**Instructions for the task**:
Pull out of the data below the stretch of lines bounded by the one containing "for name, piece" and the one containing "obj.matrix_world = world", both bounds included, unchanged.

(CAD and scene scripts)
%%
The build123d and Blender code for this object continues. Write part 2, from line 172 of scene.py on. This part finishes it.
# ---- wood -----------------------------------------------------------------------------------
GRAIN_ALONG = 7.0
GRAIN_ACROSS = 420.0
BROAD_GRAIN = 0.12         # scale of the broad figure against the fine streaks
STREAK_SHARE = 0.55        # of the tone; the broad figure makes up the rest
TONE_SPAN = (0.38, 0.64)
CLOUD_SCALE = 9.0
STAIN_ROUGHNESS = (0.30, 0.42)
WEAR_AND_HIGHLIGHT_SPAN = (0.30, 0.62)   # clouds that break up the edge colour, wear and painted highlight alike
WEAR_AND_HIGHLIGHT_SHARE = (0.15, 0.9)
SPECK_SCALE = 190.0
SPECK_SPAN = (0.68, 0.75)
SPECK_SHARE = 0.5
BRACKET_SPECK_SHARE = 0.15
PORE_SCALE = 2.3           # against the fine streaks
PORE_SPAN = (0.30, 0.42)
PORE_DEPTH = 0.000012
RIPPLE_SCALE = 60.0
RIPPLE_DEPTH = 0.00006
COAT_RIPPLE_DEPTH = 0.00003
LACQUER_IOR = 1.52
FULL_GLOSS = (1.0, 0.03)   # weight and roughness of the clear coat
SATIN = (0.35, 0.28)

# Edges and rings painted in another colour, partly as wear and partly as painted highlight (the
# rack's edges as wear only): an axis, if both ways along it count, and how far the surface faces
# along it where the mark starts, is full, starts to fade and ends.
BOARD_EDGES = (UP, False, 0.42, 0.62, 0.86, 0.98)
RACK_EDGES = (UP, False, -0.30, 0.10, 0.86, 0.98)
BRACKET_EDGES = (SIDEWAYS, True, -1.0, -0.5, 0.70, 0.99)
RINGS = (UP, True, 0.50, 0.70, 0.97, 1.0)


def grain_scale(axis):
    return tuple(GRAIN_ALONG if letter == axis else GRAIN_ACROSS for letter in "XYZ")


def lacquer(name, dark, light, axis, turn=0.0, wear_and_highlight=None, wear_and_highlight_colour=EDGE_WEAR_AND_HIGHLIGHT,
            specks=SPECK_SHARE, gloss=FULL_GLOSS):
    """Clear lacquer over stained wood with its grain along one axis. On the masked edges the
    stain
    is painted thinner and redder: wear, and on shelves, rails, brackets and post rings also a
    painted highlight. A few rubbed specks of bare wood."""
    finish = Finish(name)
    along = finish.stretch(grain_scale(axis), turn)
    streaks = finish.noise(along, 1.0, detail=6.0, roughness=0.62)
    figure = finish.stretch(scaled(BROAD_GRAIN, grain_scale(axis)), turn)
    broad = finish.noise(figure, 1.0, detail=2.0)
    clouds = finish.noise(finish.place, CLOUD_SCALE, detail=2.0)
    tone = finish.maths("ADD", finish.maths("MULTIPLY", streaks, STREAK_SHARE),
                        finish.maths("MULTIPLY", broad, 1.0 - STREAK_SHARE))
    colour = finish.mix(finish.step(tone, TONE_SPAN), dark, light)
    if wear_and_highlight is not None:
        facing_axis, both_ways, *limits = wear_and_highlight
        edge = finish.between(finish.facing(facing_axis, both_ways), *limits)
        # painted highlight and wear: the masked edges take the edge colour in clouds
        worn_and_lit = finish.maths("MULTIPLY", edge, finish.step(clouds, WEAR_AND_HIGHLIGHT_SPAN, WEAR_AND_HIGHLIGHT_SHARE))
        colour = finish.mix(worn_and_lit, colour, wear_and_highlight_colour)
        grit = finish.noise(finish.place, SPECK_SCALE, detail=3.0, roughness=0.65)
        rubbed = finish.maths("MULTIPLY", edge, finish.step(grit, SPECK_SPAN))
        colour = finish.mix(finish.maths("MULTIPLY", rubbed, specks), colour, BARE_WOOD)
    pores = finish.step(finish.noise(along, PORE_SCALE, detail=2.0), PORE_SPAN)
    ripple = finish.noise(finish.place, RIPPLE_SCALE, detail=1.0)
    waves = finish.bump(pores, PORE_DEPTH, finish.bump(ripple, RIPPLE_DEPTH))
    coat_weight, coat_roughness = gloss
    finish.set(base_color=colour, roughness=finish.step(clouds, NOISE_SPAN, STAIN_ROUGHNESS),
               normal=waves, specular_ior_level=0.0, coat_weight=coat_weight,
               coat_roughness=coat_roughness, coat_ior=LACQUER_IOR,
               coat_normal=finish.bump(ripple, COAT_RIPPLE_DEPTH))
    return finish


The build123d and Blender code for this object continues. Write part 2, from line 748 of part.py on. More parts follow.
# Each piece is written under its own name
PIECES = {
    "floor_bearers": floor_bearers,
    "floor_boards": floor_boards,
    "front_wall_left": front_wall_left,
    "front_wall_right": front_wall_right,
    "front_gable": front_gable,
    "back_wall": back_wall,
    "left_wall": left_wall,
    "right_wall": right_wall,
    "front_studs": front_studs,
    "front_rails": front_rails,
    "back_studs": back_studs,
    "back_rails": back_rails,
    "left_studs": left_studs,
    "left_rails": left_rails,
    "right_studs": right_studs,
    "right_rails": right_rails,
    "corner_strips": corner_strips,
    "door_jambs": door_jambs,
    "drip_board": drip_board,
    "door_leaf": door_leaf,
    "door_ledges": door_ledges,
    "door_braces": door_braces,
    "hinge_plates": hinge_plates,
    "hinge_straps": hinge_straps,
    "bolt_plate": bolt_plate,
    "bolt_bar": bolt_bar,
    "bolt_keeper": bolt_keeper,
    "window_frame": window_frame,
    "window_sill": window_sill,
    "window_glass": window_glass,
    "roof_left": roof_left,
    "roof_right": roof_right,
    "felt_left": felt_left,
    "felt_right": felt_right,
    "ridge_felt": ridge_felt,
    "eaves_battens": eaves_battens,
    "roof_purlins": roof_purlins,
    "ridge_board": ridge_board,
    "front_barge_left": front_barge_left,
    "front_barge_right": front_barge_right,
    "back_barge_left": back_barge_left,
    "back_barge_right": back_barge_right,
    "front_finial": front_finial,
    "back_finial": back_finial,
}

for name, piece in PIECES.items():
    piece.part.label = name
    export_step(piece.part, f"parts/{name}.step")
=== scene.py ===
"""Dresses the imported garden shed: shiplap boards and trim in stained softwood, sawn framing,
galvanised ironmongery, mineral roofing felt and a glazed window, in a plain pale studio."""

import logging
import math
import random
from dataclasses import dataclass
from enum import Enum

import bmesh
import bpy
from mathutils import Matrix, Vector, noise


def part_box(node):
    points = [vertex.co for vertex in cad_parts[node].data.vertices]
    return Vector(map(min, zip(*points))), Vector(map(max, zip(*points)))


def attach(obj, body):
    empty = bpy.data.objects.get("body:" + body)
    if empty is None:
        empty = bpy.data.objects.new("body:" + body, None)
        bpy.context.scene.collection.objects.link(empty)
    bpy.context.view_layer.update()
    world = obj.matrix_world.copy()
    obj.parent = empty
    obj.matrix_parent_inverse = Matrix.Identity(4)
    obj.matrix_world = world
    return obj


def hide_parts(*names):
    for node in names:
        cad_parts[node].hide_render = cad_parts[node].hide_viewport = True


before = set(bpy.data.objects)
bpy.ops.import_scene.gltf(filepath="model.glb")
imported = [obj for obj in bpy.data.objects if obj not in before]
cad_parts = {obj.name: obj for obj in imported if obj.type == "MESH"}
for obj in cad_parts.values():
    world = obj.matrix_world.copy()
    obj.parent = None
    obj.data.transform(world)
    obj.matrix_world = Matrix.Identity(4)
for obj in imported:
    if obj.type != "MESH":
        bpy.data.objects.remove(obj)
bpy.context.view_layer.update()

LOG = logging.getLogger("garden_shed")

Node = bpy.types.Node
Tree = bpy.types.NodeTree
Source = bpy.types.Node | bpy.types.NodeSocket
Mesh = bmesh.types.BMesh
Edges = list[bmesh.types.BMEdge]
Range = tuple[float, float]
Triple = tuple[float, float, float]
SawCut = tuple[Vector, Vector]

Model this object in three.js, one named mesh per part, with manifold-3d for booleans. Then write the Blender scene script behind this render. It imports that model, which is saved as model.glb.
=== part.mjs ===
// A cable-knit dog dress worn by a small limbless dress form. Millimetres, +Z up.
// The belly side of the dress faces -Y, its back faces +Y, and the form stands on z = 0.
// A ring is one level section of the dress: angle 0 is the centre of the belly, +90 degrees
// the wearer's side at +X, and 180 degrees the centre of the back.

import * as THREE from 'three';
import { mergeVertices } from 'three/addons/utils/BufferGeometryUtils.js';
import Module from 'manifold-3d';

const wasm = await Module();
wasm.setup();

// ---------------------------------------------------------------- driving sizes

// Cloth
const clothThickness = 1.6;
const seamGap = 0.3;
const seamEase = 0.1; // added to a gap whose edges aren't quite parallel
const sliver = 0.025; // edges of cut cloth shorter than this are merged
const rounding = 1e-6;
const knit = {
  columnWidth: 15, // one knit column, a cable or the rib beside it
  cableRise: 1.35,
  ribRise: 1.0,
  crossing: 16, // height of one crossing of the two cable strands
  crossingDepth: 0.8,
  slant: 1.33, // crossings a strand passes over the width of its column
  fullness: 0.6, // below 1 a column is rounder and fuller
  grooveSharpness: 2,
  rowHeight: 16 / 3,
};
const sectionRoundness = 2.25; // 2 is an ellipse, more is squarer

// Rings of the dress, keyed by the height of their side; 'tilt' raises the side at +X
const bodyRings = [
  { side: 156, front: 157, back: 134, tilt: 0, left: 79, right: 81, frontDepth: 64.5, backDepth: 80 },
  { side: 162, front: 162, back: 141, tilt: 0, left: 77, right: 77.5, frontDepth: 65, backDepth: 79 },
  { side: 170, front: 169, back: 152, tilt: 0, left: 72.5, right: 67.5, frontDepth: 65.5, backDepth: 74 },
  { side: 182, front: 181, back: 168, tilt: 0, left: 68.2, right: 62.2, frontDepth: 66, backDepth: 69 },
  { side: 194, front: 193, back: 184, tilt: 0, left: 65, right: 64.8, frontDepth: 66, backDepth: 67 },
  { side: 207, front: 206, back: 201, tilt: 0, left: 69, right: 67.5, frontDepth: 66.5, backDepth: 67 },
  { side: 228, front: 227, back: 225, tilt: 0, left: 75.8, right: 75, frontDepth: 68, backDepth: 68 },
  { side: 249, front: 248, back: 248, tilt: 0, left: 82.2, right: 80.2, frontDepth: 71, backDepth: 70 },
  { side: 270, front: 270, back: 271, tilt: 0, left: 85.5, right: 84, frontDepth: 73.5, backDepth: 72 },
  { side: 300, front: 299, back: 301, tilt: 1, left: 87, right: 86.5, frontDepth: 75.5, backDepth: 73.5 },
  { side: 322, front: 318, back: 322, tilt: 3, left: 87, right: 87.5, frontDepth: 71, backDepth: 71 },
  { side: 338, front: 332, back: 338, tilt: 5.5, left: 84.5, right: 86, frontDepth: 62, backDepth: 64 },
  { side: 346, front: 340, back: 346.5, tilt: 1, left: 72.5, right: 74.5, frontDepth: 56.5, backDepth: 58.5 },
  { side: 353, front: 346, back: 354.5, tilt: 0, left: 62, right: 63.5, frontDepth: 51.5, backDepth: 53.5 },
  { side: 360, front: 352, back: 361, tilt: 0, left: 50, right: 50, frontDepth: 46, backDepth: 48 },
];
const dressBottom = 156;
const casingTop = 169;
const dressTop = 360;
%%
**Solution for this exercise**:
for name, piece in PIECES.items():
    piece.part.label = name
    export_step(piece.part, f"parts/{name}.step")
=== scene.py ===
"""Dresses the imported garden shed: shiplap boards and trim in stained softwood, sawn framing,
galvanised ironmongery, mineral roofing felt and a glazed window, in a plain pale studio."""

import logging
import math
import random
from dataclasses import dataclass
from enum import Enum

import bmesh
import bpy
from mathutils import Matrix, Vector, noise


def part_box(node):
    points = [vertex.co for vertex in cad_parts[node].data.vertices]
    return Vector(map(min, zip(*points))), Vector(map(max, zip(*points)))


def attach(obj, body):
    empty = bpy.data.objects.get("body:" + body)
    if empty is None:
        empty = bpy.data.objects.new("body:" + body, None)
        bpy.context.scene.collection.objects.link(empty)
    bpy.context.view_layer.update()
    world = obj.matrix_world.copy()
    obj.parent = empty
    obj.matrix_parent_inverse = Matrix.Identity(4)
    obj.matrix_world = world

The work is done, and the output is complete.